To ensure key stakeholders adequately invest in methane mitigation, we recommend that public actors:
- Cultivate a strong enabling environment for methane mitigation projects by providing enhanced regulatory signals and binding policy that are tailored to key sectors and specify minimum standards, and penalties, for methane emissions.
- Develop common approaches to tracking the finance for, and impact of, methane abatement interventions, including through improved methane emissions measurement approaches to quantify methane reductions impact of climate finance.
- Build a dedicated pipeline of investable methane reduction projects across sectors, including through existing development and climate finance structures.
- Incentivize the uptake of existing technologies, redirect capital from energy intensive activities to methane reducing activities, and direct spending towards research and development in this space.
- Work to set sector-specific benchmarks and catalogue best practices and investment needs across the key methane-relevant sectors.
We recommend that private sector financial and corporate actors:
- Incorporate ambitious and rapidly escalating methane reduction targets in interim net zero goals.
- Monitor Scope 1, 2, and 3 methane emissions and improve transparency on methane-related capital expenditures.
- Rapidly deploy existing methane abatement solutions and provide catalytic finance support to innovate methane abatement solutions.
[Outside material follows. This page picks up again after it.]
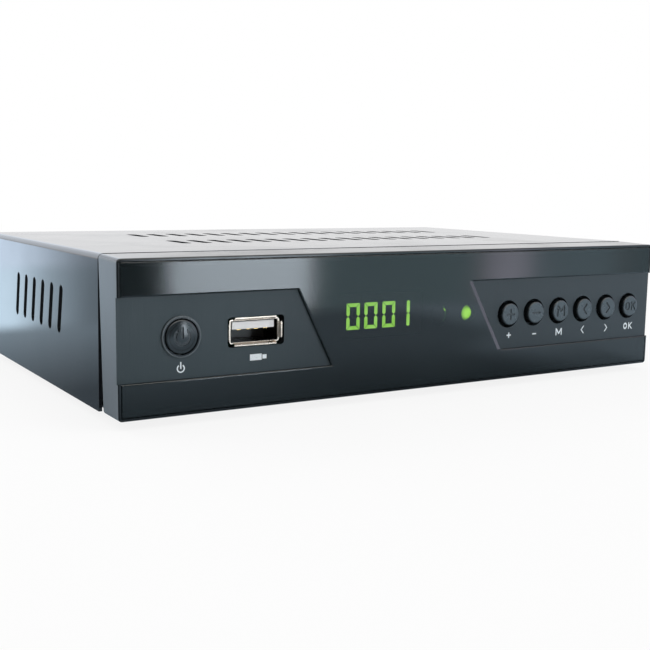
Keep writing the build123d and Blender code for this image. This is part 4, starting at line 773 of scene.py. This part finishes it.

- Annually report on progress towards meeting abatement and finance goals.
Methane abatement finance has one of the highest ratios of global warming benefit per dollar of capital invested. Both public and private actors have an essential role to play in closing the methane abatement finance gap. The world cannot avoid the worst impacts of climate change if these actors fail to align global climate finance flows with necessary methane mitigation.